Will Prosecutors Appeal Anwar Verdict?


The complaining witness faces some sticky questions

(Asia Sentinel) – the day after the end of the Lunar New Year holiday, Malaysia’s attorney general, Abdul Gani Patail, must decide whether to appeal the not-guilty verdict in opposition leader Anwar Ibrahim’s Sodomy II case.

Unlike many western democracies, Malaysia allows the prosecution the right of appeal against a not-guilty verdict. Anwar was declared not guilty on Jan. 9 by High Court Judge Mohamad Zabidin Diah, who said that “the court cannot be 100 percent certain” that the DNA evidence against Anwar was not contaminated.

The political temperature has been rising in Malaysia ever since the announcement of the not-guilty verdict, with a steady stream of announcements in the mainstream press demanding that the prosecution appeal. The United Malays National Organization, the leading political party in the ruling Barisan Nasional coalition, has reaped the reward of considerable sympathetic publicity, alleging that justice has been denied for Mohd Saiful Bukhari Azlan, the star witness against Anwar.

Saiful’s father, Azlan Mohd Lazim, held an emotional press conference demanding that: “For the sake of my son, I plead to the AG to file an appeal.” The prosecution team, led by Solicitor General Mohd Yusof Zainal Abiden, has also demanded that the case be appealed. Saiful himself, a baby-faced 26-year-old, has asked that the case be appealed as well.

Leading the charge to ask for an appeal is said to be a group of UMNO hardliners reportedly led by the Deputy Prime Minister, Muhyiddin Yassin despite the fact that Prime Minister Najib Tun Razak has claimed that the acquittal underscores Malaysia’s commitment to the premier’s extensive reform agenda.

Abdul Gani, as attorney general, has the sole discretion to grant the appeal and the matter doesn’t rest with either Saiful or UMNO. If the prosecution goes ahead with Saiful’s demand for an appeal of the case against Anwar, however, it brings back a difficult question that prosecutors have ignored since the onset of the case in June of 2008, when Saiful lodged a report claiming he had been sodomized by the opposition leader.

From the start, the prosecution has alleged that the reported contact between Saiful and Anwar was consensual. In court during the trial, which began in February of 2010, Saiful acknowledged that he had gone to Anwar’s condominium on the day the offense was said to have taken place with a tube of lubricant in his pocket, a clear indication that he knew what he was getting into. Anwar has said that he was meeting in the condo with a group of economists at the time, and while a CCTV camera picked up Saiful’s image in the lift, the former aide never entered the condo.
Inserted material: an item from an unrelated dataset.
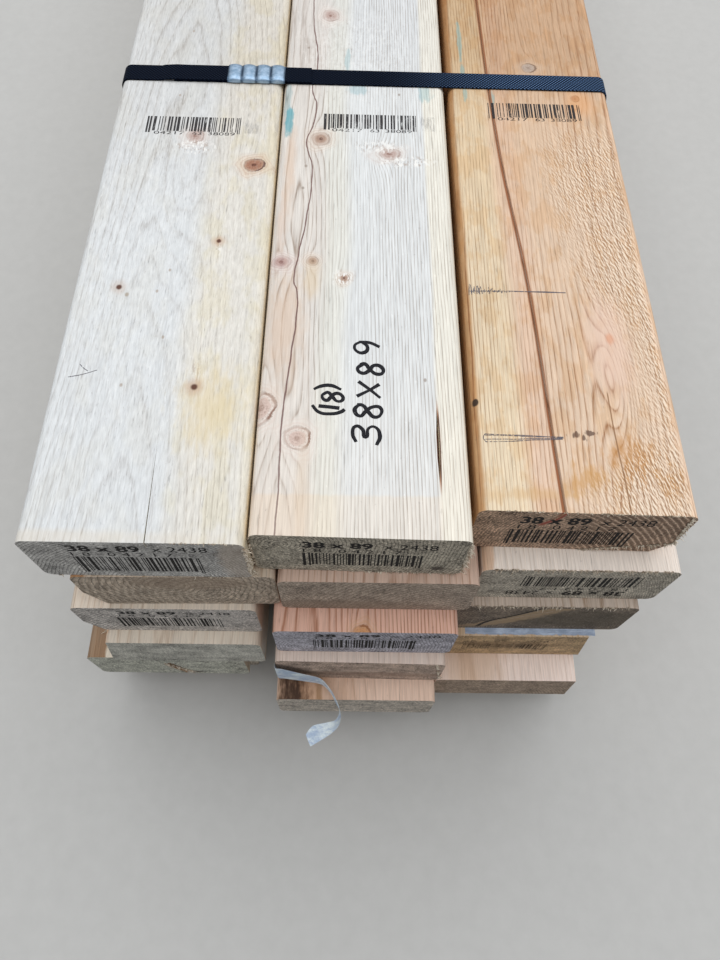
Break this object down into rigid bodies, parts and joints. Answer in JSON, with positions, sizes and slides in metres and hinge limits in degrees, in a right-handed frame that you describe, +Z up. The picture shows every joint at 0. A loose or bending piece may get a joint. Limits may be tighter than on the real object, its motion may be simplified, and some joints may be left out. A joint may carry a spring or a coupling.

In any case, Saiful has never been charged by the prosecution for participation in an act of unnatural sex, as it is called in Malaysia. One lawyer in Kuala Lumpur, in an interview, compared the case to that of Anwar’s first sodomy trial in 1998, in which Munawar Anees, Anwar’s former speechwriter, was sentenced to six months in prison on the same charge. It was alleged that Munawar took an overnight flight from the United Kingdom to Malaysia to be sodomized by Anwar, then turned around and got on a plane and flew back to the UK. Anwar served six years in prison in that case, which was universally condemned by human rights organization across the world as hopelessly rigged by the government to end his political career.